第2条の1項ではゴミ処理の分別や積み込み、運搬処理が策定されています。
4項ではその他、協議会が必要と判断した活動も行うとしていますので、ゴミ屋敷の解決も含まれていると考えてよいでしょう。
ゴミ屋敷問題解決もあくまでも同意のみ
猪名川町地域ごみ処理問題検討協議会設置要綱は、大前提として対象者との同意を得て行えると策定されています。
つまり、ゴミ屋敷の住人が同意しなければ何もできないとも解釈できます。
他の地域のゴミ屋敷条例では、その点も踏まえて指導や勧告、命令、さらには行政代執行まで定められています。
ですが、猪名川町地域ごみ処理問題検討協議会設置要綱にはそれらがありません。
つまり、対象世帯の住人が支援を拒絶するなど、ゴミ屋敷対策に同意しなかった場合は何もできません。
再発防止や支援も同意ありき
猪名川町地域ごみ処理問題検討協議会設置要綱には再発防止や支援に関する具体的な施策も策定されていません。
もちろん何もしないことを意味しているのではなく、ケースバイケースで対象世帯に合わせた支援が可能となるよう配慮されてのものであることが予想されますが、いずれにせよ対象者の同意ありきです。
対象者が同意しなければ何もできませんので、対象者に合わせた再発防止のための支援策を用意しても、対象者が同意しなければ支援策を行うことはできません。
施策に関する費用は自治体負担
猪名川町地域ごみ処理問題検討協議会設置要綱に基いて行われる施策でかかった費用に関する記述がありません。
そのため、基本的にはすべて兵庫県猪名川町負担だと考えてよいでしょう。
つまり、税金となります。
地域住民の理解は不可欠ですが、もし他の地域で実践されているような行政代執行を敢行した場合も、費用は兵庫県猪名川町が負担する可能性が高いでしょう。
他の地域のゴミ屋敷条例との比較
他の地域のいわゆるゴミ屋敷条例では、行政代執行での費用はゴミ屋敷住居者に請求すると記載されていますので、行政が動いているものの、行政の費用負担はありません。

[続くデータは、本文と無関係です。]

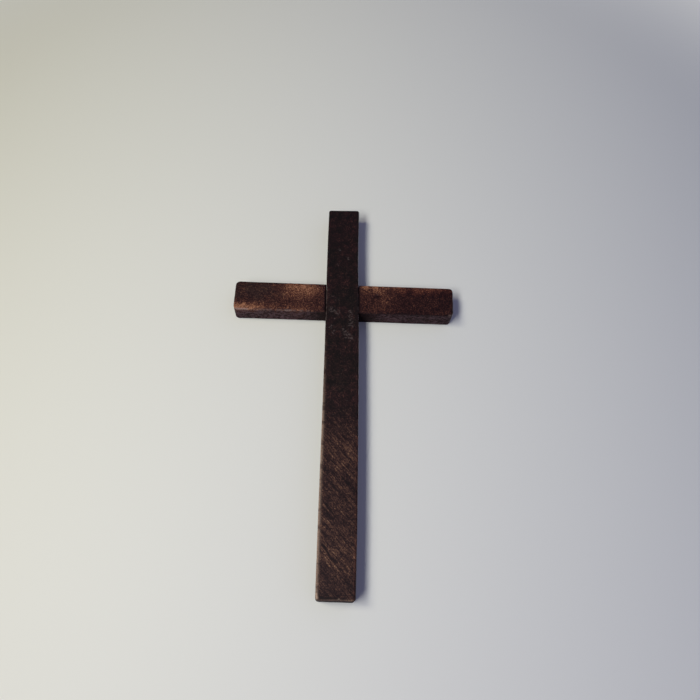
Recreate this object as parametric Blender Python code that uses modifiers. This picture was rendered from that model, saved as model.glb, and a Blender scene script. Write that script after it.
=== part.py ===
"""A plain wooden wall cross: a post and a crossbar, joined by a half-lap where they meet.

Metres, +Z up along the post, +X along the crossbar. The back lies on the plane y = 0, against the wall,
and the front looks along -Y. The origin is on the back, where the centre lines of the two pieces cross.
"""

import bmesh
import bpy
from math import radians

# Lengths, all measured from the point where the centre lines cross
HEAD_LENGTH = 0.0689
SHANK_LENGTH = 0.1716
LEFT_ARM_LENGTH = 0.0660
RIGHT_ARM_LENGTH = 0.0691

# Cross sections: width as seen from the front, thickness from the wall outwards
POST_WIDTH = 0.020
CROSSBAR_WIDTH = 0.020
CROSSBAR_THICKNESS = 0.0116
# The post's front stands this far out from the crossbar's
POST_PROUD = 0.0004
POST_THICKNESS = CROSSBAR_THICKNESS + POST_PROUD

# Half-lap: the crossbar gives up its front part and the post its back part, down to the lap plane
LAP_FROM_WALL = 0.0058
LAP_CLEARANCE = 0.0003

# Sanded edges: the corners of each end seen from the front, and every long edge
POST_CORNER_RADIUS = 0.0015
CROSSBAR_CORNER_RADIUS = 0.0028
ARRIS_RADIUS = 0.0008

# Blind hole for a nail, in the back of the post near its top
NAIL_HOLE_RADIUS = 0.003
NAIL_HOLE_DEPTH = 0.007
NAIL_HOLE_BELOW_TOP = 0.024

# How far a cutter runs past the face that it opens
CUTTER_OVERRUN = 0.004

CORNER_SEGMENTS = 5
ARRIS_SEGMENTS = 4
HOLE_SEGMENTS = 32
# Only edges sharper than this are rounded as arrises
ARRIS_ANGLE = radians(60)

POST_STAIN = (0.032, 0.019, 0.016, 1.0)
CROSSBAR_STAIN = (0.060, 0.028, 0.020, 1.0)
WOOD_ROUGHNESS = 0.55


def clear_scene():
    for thing in list(bpy.data.objects):
        bpy.data.objects.remove(thing, do_unlink=True)


def make_collection(name):
    collection = bpy.data.collections.new(name)
    bpy.context.scene.collection.children.link(collection)
    return collection


def stained_wood(name, colour):
    material = bpy.data.materials.new(name)
    material.use_nodes = True
    shader = material.node_tree.nodes["Principled BSDF"]
    shader.inputs["Base Color"].default_value = colour
    shader.inputs["Roughness"].default_value = WOOD_ROUGHNESS
    shader.inputs["Metallic"].default_value = 0.0
    return material


def block(name, low, high, collection):
    """A box between two corners, with its object at the box's middle."""
    size = [top - bottom for bottom, top in zip(low, high)]
    middle = [(top + bottom) / 2 for bottom, top in zip(low, high)]
    bm = bmesh.new()
    bmesh.ops.create_cube(bm, size=1.0)
    bmesh.ops.scale(bm, vec=size, verts=bm.verts)
    mesh = bpy.data.meshes.new(name)
    bm.to_mesh(mesh)
    bm.free()
    thing = bpy.data.objects.new(name, mesh)
    thing.location = middle
    collection.objects.link(thing)
    return thing


def mark_end_corners(thing):
    """Give a bevel weight to the four edges that run from the front to the back."""
    bm = bmesh.new()
    bm.from_mesh(thing.data)
    weight = bm.edges.layers.float.new("bevel_weight_edge")
    for edge in bm.edges:
        run = edge.verts[1].co - edge.verts[0].co
        edge[weight] = 1.0 if abs(run.y) > 0.5 * run.length else 0.0
    bm.to_mesh(thing.data)
    bm.free()


def round_edges(thing, corner_radius, arris_radius):
    mark_end_corners(thing)
    corners = thing.modifiers.new("end corners", "BEVEL")
    corners.limit_method = "WEIGHT"
    corners.width = corner_radius
    corners.segments = CORNER_SEGMENTS
    arrises = thing.modifiers.new("arrises", "BEVEL")
    arrises.limit_method = "ANGLE"
    arrises.angle_limit = ARRIS_ANGLE
    arrises.width = arris_radius
    arrises.segments = ARRIS_SEGMENTS


def cut(thing, cutter):
    cutter.hide_render = True
    cutter.display_type = "WIRE"
    boolean = thing.modifiers.new(cutter.name, "BOOLEAN")
    boolean.operation = "DIFFERENCE"
    boolean.solver = "EXACT"
    boolean.object = cutter


def make_post(parts, cutters):
    post = block(
        "post",
        (-POST_WIDTH / 2, -POST_THICKNESS, -SHANK_LENGTH),
        (POST_WIDTH / 2, 0.0, HEAD_LENGTH),
        parts,
    )
    round_edges(post, POST_CORNER_RADIUS, ARRIS_RADIUS)

    # The crossbar's housing, across the back
    housing_half = CROSSBAR_WIDTH / 2 + LAP_CLEARANCE
    housing_reach = POST_WIDTH / 2 + CUTTER_OVERRUN
    housing = block(
        "post_housing",
        (-housing_reach, -LAP_FROM_WALL, -housing_half),
        (housing_reach, CUTTER_OVERRUN, housing_half),
        cutters,
    )
    cut(post, housing)
    cut(post, make_nail_hole(cutters))
    post.data.materials.append(stained_wood("post_stain", POST_STAIN))
    return post


def make_nail_hole(cutters):
    length = NAIL_HOLE_DEPTH + CUTTER_OVERRUN
    bm = bmesh.new()
    bmesh.ops.create_cone(
        bm,
        cap_ends=True,
        segments=HOLE_SEGMENTS,
        radius1=NAIL_HOLE_RADIUS,
        radius2=NAIL_HOLE_RADIUS,
        depth=length,
    )
    mesh = bpy.data.meshes.new("nail_hole")
    bm.to_mesh(mesh)
    bm.free()
    hole = bpy.data.objects.new("nail_hole", mesh)
    hole.rotation_euler = (radians(90), 0.0, 0.0)
    hole.location = (0.0, CUTTER_OVERRUN - length / 2, HEAD_LENGTH - NAIL_HOLE_BELOW_TOP)
    cutters.objects.link(hole)
    return hole


def make_crossbar(parts, cutters):
    crossbar = block(
        "crossbar",
        (-LEFT_ARM_LENGTH, -CROSSBAR_THICKNESS, -CROSSBAR_WIDTH / 2),
        (RIGHT_ARM_LENGTH, 0.0, CROSSBAR_WIDTH / 2),
        parts,
    )
    round_edges(crossbar, CROSSBAR_CORNER_RADIUS, ARRIS_RADIUS)

    # The post's housing, across the front
    housing_half = POST_WIDTH / 2 + LAP_CLEARANCE
    housing_reach = CROSSBAR_WIDTH / 2 + CUTTER_OVERRUN
    housing = block(
        "crossbar_housing",
        (-housing_half, -CROSSBAR_THICKNESS - CUTTER_OVERRUN, -housing_reach),
        (housing_half, -LAP_FROM_WALL + LAP_CLEARANCE, housing_reach),
        cutters,
    )
    cut(crossbar, housing)
    crossbar.data.materials.append(stained_wood("crossbar_stain", CROSSBAR_STAIN))
    return crossbar


def main():
    clear_scene()
    parts = make_collection("wall_cross")
    cutters = make_collection("cutters")
    make_post(parts, cutters)
    make_crossbar(parts, cutters)


main()
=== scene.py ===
"""Looks for the wall cross: two sanded, dark-stained bars of wood in a half-lap, lying against a pale wall.

Metres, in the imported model's frame: +Z up the post, +X along the crossbar, the wall at y = 0 and the front
towards -Y. The camera stands in front of the foot's side and looks up at the crossing.
"""

import math

import bmesh
import bpy
import numpy as np
from mathutils import Matrix, Vector
from mathutils import noise as perlin

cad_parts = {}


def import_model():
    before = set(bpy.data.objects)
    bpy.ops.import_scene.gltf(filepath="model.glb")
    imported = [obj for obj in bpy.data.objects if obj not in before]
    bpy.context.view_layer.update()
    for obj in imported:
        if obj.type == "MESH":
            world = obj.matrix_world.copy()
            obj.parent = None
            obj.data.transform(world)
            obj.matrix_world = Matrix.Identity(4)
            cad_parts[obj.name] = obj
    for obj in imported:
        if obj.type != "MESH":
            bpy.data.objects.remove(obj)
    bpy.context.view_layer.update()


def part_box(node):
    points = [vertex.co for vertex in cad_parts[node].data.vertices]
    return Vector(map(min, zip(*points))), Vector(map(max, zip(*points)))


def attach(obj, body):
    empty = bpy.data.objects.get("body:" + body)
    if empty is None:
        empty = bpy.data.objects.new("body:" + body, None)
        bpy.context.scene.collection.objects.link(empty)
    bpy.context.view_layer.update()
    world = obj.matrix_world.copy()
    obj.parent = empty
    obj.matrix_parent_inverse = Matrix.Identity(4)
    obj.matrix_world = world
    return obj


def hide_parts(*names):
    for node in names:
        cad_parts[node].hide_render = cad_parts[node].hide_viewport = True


MM = 0.001

# The camera, fitted to the edges of the cross in the photograph
IMAGE_WIDTH_PX = 700
FOCAL_PX = 584.06
SENSOR_MM = 36.0
CAMERA_PLACE = (-0.00726, -0.31814, -0.19004)
CAMERA_SWING = math.radians(4.566)
CAMERA_TILT = math.radians(26.837)
CAMERA_ROLL = math.radians(5.879)
CAMERA_NEAREST = 0.01

# Half-lap: the crossbar keeps its back part and the post its front part, on both sides of the lap plane
LAP_FROM_WALL = 0.0058
LAP_PLAY = 0.00008
HOUSING_PLAY = 0.0001
SHOULDER_EASE = 0.0006

POST_CORNER_RADIUS = 0.0015
CROSSBAR_CORNER_RADIUS = 0.0028
ARRIS_RADIUS = 0.0008

NAIL_HOLE_RADIUS = 0.003
NAIL_HOLE_DEPTH = 0.007
NAIL_HOLE_BELOW_TOP = 0.024
NAIL_HOLE_SEGMENTS = 48

# Saw marks cross the post's front from upper left to lower right
SAW_MARK_PITCH = 0.00105
SAW_MARK_SLOPE = 1.1


def main():
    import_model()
    bpy.context.scene.view_settings.view_transform = "Standard"
    make_camera()
    make_wall()
    make_dome()
    make_lights()
    post = make_post()
    crossbar = make_crossbar()
    light_back((post, crossbar))
    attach(post, "root")
    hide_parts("post")
    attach(crossbar, "root")
    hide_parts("crossbar")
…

そのため、今後もしも大掛かりなゴミ屋敷対策を実践した際、誰が費用を支払うのか・負担するのかが議論となる可能性もあります。
猪名川町地域ごみ処理問題検討協議会設置要綱についてのまとめ
猪名川町地域ごみ処理問題検討協議会設置要綱はゴミ屋敷を未然に防ぐための条例で、関係各所が連携することや状況に応じての施策策定を可能としています。
一方で、他の地域のゴミ屋敷条例と比較すると、住居者の同意を得なければならない点が定められていますので、行政主導では何もできません。
もし住居人が同意しなかった場合、行政は何もできませんので住居者の善意に委ねた条例との側面もあります。